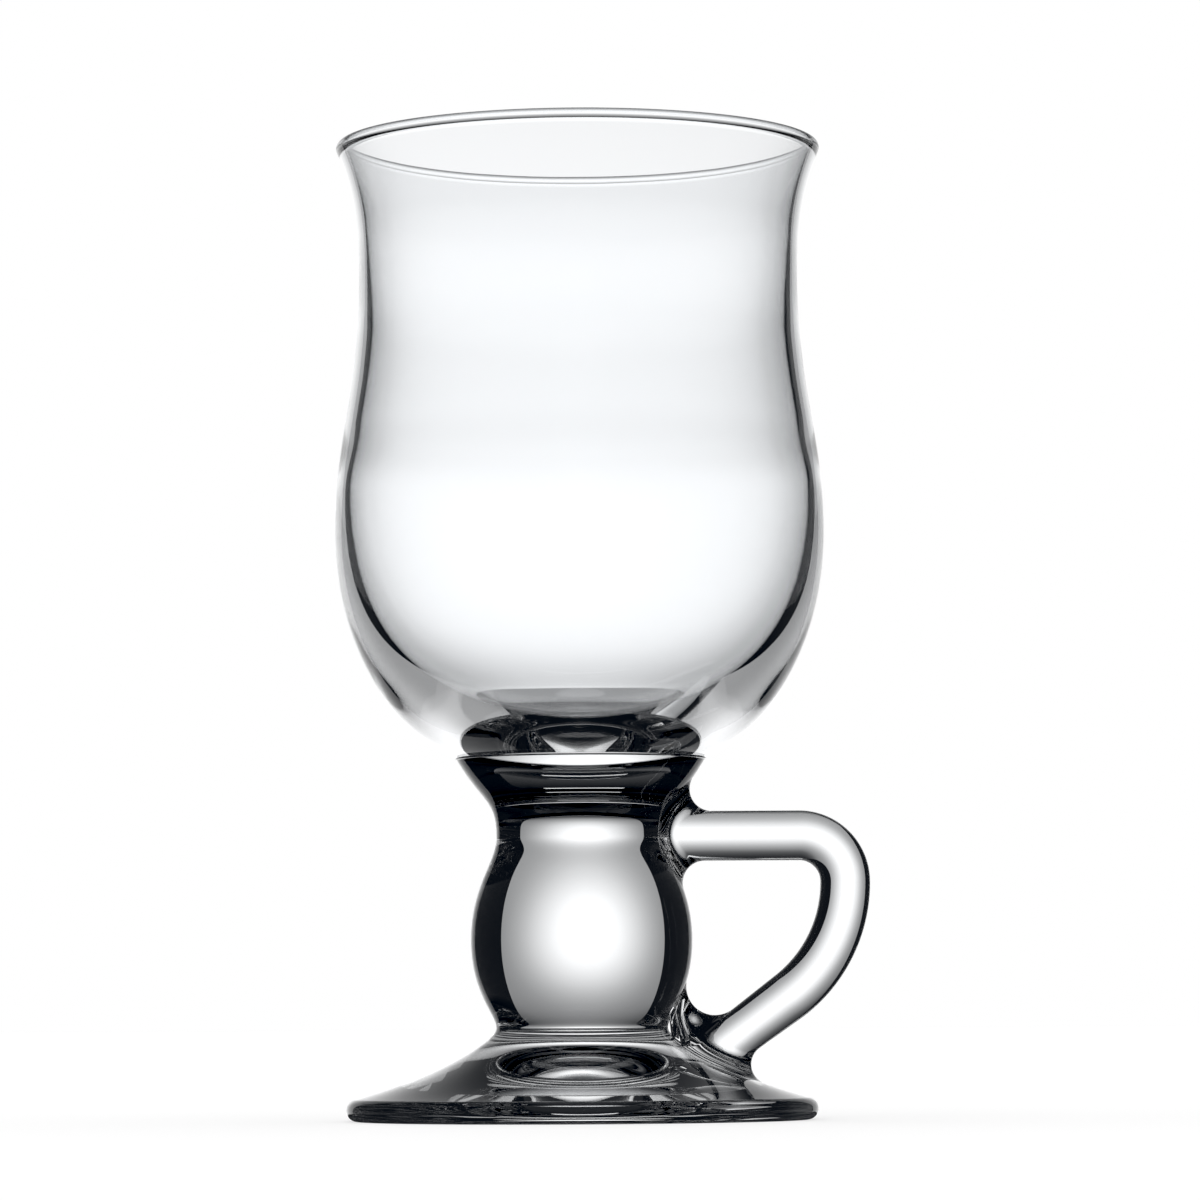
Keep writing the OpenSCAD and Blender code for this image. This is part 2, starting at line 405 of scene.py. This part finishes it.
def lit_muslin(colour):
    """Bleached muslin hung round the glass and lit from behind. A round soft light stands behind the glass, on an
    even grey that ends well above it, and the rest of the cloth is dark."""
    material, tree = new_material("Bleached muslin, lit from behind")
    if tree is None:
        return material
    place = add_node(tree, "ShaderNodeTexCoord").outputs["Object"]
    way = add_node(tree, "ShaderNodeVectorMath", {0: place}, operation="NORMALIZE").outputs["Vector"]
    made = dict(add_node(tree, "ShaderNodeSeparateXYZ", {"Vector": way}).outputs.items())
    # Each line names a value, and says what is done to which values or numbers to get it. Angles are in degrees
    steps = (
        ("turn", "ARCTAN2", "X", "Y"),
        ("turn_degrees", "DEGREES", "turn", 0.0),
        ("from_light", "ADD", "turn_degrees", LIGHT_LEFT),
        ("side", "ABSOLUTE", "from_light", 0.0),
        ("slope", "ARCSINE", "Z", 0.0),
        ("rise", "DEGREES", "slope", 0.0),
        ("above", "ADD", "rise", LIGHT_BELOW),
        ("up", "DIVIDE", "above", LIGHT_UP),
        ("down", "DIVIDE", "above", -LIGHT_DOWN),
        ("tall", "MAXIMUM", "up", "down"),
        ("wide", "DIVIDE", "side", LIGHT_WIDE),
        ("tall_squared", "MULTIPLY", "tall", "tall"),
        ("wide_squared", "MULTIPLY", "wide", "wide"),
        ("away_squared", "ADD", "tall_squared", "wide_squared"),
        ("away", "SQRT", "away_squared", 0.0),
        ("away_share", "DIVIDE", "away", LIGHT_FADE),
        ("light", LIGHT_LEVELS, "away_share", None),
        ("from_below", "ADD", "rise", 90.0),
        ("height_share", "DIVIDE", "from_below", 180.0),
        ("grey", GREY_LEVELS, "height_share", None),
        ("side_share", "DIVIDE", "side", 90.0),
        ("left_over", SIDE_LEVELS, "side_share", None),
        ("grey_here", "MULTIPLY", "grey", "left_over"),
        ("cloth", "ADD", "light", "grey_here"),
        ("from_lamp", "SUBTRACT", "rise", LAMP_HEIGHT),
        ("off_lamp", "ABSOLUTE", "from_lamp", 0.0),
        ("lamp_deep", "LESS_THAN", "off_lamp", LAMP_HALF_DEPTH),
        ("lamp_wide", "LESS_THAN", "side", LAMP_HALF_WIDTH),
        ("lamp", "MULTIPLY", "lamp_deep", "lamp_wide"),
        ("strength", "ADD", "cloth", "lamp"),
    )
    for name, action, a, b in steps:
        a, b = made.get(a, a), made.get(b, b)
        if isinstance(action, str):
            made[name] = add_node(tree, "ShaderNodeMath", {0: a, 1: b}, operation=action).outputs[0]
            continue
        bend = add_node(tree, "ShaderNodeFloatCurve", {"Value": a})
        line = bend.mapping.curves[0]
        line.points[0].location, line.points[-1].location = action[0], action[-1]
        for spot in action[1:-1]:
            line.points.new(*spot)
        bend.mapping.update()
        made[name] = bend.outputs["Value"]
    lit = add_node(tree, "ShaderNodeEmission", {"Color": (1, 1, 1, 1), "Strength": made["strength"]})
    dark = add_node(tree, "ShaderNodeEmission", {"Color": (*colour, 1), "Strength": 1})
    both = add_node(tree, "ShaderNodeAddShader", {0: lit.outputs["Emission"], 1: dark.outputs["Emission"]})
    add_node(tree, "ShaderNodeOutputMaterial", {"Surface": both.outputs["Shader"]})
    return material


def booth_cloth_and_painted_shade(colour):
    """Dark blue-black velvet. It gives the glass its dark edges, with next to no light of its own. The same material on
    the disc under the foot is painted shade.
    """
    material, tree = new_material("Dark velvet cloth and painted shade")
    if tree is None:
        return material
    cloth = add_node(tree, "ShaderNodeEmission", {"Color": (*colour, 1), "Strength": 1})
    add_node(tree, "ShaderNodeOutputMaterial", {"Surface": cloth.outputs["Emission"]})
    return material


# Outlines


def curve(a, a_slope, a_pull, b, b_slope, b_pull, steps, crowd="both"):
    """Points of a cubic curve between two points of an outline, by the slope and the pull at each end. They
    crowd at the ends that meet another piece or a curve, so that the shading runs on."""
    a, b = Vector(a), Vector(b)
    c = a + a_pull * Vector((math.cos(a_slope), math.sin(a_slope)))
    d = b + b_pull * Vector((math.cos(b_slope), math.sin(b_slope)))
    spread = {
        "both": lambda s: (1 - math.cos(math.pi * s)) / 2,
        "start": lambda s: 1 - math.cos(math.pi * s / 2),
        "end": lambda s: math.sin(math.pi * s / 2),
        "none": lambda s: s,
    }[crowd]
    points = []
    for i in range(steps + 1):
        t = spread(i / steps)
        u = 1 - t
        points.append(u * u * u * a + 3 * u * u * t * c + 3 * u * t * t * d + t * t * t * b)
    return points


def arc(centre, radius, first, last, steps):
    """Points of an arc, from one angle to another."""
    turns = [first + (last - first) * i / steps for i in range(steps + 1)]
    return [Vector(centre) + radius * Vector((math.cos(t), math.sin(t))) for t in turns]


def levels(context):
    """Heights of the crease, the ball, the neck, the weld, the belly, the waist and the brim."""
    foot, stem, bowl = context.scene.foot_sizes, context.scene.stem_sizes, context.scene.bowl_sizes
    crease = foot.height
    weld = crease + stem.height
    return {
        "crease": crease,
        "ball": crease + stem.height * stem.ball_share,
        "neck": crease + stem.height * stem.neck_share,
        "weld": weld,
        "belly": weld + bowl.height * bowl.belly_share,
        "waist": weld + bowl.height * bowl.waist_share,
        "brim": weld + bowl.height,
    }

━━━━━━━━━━

#### Exercise task:
Repeat the material from above exactly, word for word.

#### Full response:
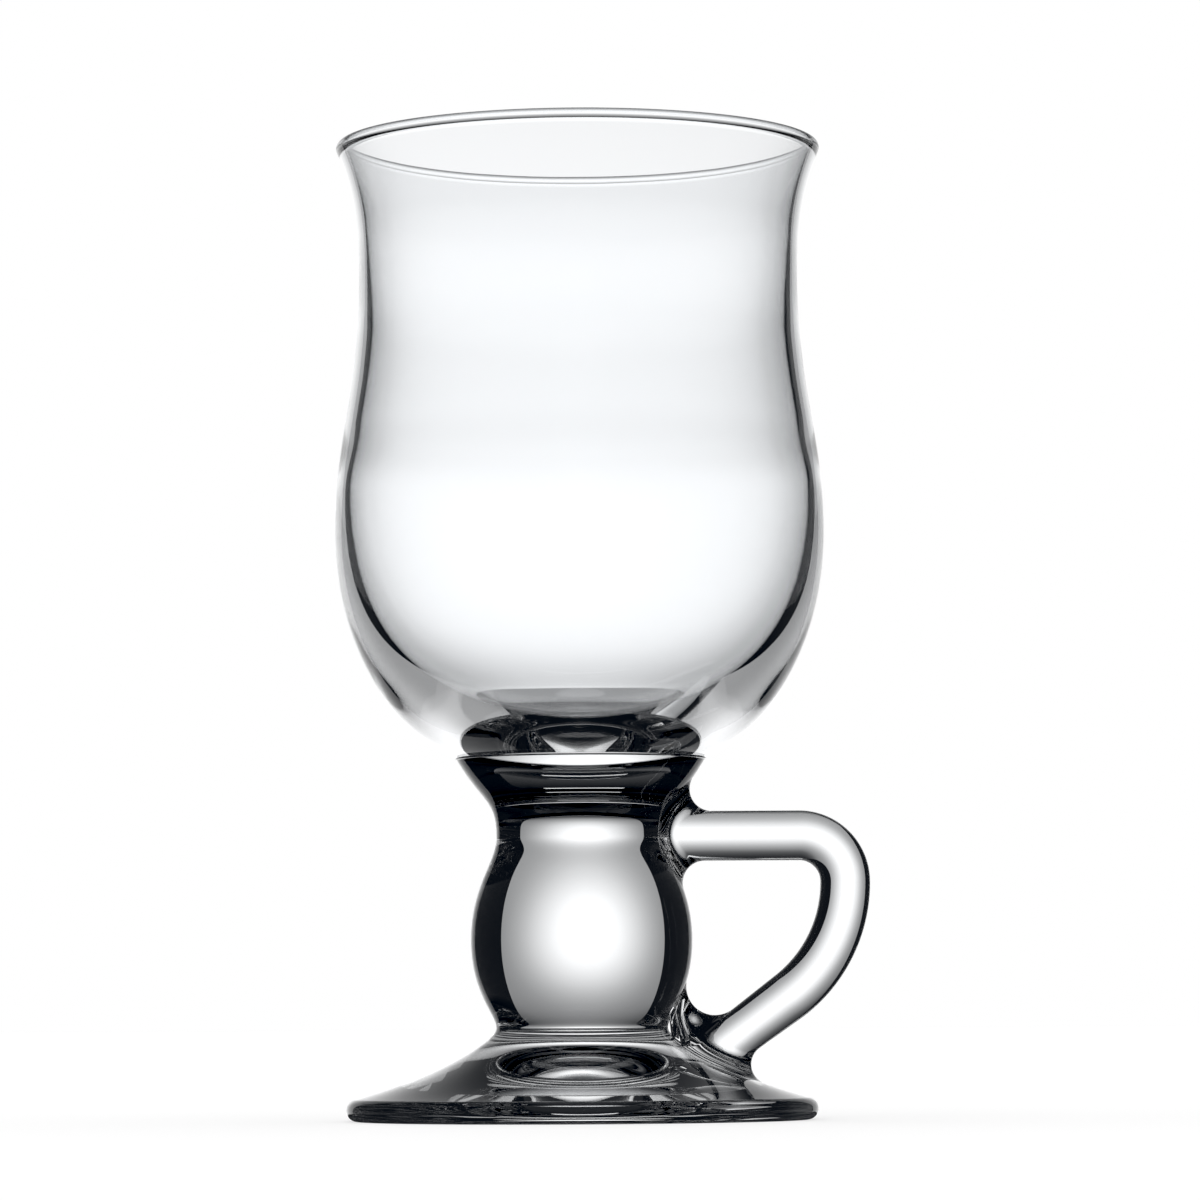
Keep writing the OpenSCAD and Blender code for this image. This is part 2, starting at line 405 of scene.py. This part finishes it.
def lit_muslin(colour):
    """Bleached muslin hung round the glass and lit from behind. A round soft light stands behind the glass, on an
    even grey that ends well above it, and the rest of the cloth is dark."""
    material, tree = new_material("Bleached muslin, lit from behind")
    if tree is None:
        return material
    place = add_node(tree, "ShaderNodeTexCoord").outputs["Object"]
    way = add_node(tree, "ShaderNodeVectorMath", {0: place}, operation="NORMALIZE").outputs["Vector"]
    made = dict(add_node(tree, "ShaderNodeSeparateXYZ", {"Vector": way}).outputs.items())
    # Each line names a value, and says what is done to which values or numbers to get it. Angles are in degrees
    steps = (
        ("turn", "ARCTAN2", "X", "Y"),
        ("turn_degrees", "DEGREES", "turn", 0.0),
        ("from_light", "ADD", "turn_degrees", LIGHT_LEFT),
        ("side", "ABSOLUTE", "from_light", 0.0),
        ("slope", "ARCSINE", "Z", 0.0),
        ("rise", "DEGREES", "slope", 0.0),
        ("above", "ADD", "rise", LIGHT_BELOW),
        ("up", "DIVIDE", "above", LIGHT_UP),
        ("down", "DIVIDE", "above", -LIGHT_DOWN),
        ("tall", "MAXIMUM", "up", "down"),
        ("wide", "DIVIDE", "side", LIGHT_WIDE),
        ("tall_squared", "MULTIPLY", "tall", "tall"),
        ("wide_squared", "MULTIPLY", "wide", "wide"),
        ("away_squared", "ADD", "tall_squared", "wide_squared"),
        ("away", "SQRT", "away_squared", 0.0),
        ("away_share", "DIVIDE", "away", LIGHT_FADE),
        ("light", LIGHT_LEVELS, "away_share", None),
        ("from_below", "ADD", "rise", 90.0),
        ("height_share", "DIVIDE", "from_below", 180.0),
        ("grey", GREY_LEVELS, "height_share", None),
        ("side_share", "DIVIDE", "side", 90.0),
        ("left_over", SIDE_LEVELS, "side_share", None),
        ("grey_here", "MULTIPLY", "grey", "left_over"),
        ("cloth", "ADD", "light", "grey_here"),
        ("from_lamp", "SUBTRACT", "rise", LAMP_HEIGHT),
        ("off_lamp", "ABSOLUTE", "from_lamp", 0.0),
        ("lamp_deep", "LESS_THAN", "off_lamp", LAMP_HALF_DEPTH),
        ("lamp_wide", "LESS_THAN", "side", LAMP_HALF_WIDTH),
        ("lamp", "MULTIPLY", "lamp_deep", "lamp_wide"),
        ("strength", "ADD", "cloth", "lamp"),
    )
    for name, action, a, b in steps:
        a, b = made.get(a, a), made.get(b, b)
        if isinstance(action, str):
            made[name] = add_node(tree, "ShaderNodeMath", {0: a, 1: b}, operation=action).outputs[0]
            continue
        bend = add_node(tree, "ShaderNodeFloatCurve", {"Value": a})
        line = bend.mapping.curves[0]
        line.points[0].location, line.points[-1].location = action[0], action[-1]
        for spot in action[1:-1]:
            line.points.new(*spot)
        bend.mapping.update()
        made[name] = bend.outputs["Value"]
    lit = add_node(tree, "ShaderNodeEmission", {"Color": (1, 1, 1, 1), "Strength": made["strength"]})
    dark = add_node(tree, "ShaderNodeEmission", {"Color": (*colour, 1), "Strength": 1})
    both = add_node(tree, "ShaderNodeAddShader", {0: lit.outputs["Emission"], 1: dark.outputs["Emission"]})
    add_node(tree, "ShaderNodeOutputMaterial", {"Surface": both.outputs["Shader"]})
    return material


def booth_cloth_and_painted_shade(colour):
    """Dark blue-black velvet. It gives the glass its dark edges, with next to no light of its own. The same material on
    the disc under the foot is painted shade.
    """
    material, tree = new_material("Dark velvet cloth and painted shade")
    if tree is None:
        return material
    cloth = add_node(tree, "ShaderNodeEmission", {"Color": (*colour, 1), "Strength": 1})
    add_node(tree, "ShaderNodeOutputMaterial", {"Surface": cloth.outputs["Emission"]})
    return material


# Outlines


def curve(a, a_slope, a_pull, b, b_slope, b_pull, steps, crowd="both"):
    """Points of a cubic curve between two points of an outline, by the slope and the pull at each end. They
    crowd at the ends that meet another piece or a curve, so that the shading runs on."""
    a, b = Vector(a), Vector(b)
    c = a + a_pull * Vector((math.cos(a_slope), math.sin(a_slope)))
    d = b + b_pull * Vector((math.cos(b_slope), math.sin(b_slope)))
    spread = {
        "both": lambda s: (1 - math.cos(math.pi * s)) / 2,
        "start": lambda s: 1 - math.cos(math.pi * s / 2),
        "end": lambda s: math.sin(math.pi * s / 2),
        "none": lambda s: s,
    }[crowd]
    points = []
    for i in range(steps + 1):
        t = spread(i / steps)
        u = 1 - t
        points.append(u * u * u * a + 3 * u * u * t * c + 3 * u * t * t * d + t * t * t * b)
    return points


def arc(centre, radius, first, last, steps):
    """Points of an arc, from one angle to another."""
    turns = [first + (last - first) * i / steps for i in range(steps + 1)]
    return [Vector(centre) + radius * Vector((math.cos(t), math.sin(t))) for t in turns]


def levels(context):
    """Heights of the crease, the ball, the neck, the weld, the belly, the waist and the brim."""
    foot, stem, bowl = context.scene.foot_sizes, context.scene.stem_sizes, context.scene.bowl_sizes
    crease = foot.height
    weld = crease + stem.height
    return {
        "crease": crease,
        "ball": crease + stem.height * stem.ball_share,
        "neck": crease + stem.height * stem.neck_share,
        "weld": weld,
        "belly": weld + bowl.height * bowl.belly_share,
        "waist": weld + bowl.height * bowl.waist_share,
        "brim": weld + bowl.height,
    }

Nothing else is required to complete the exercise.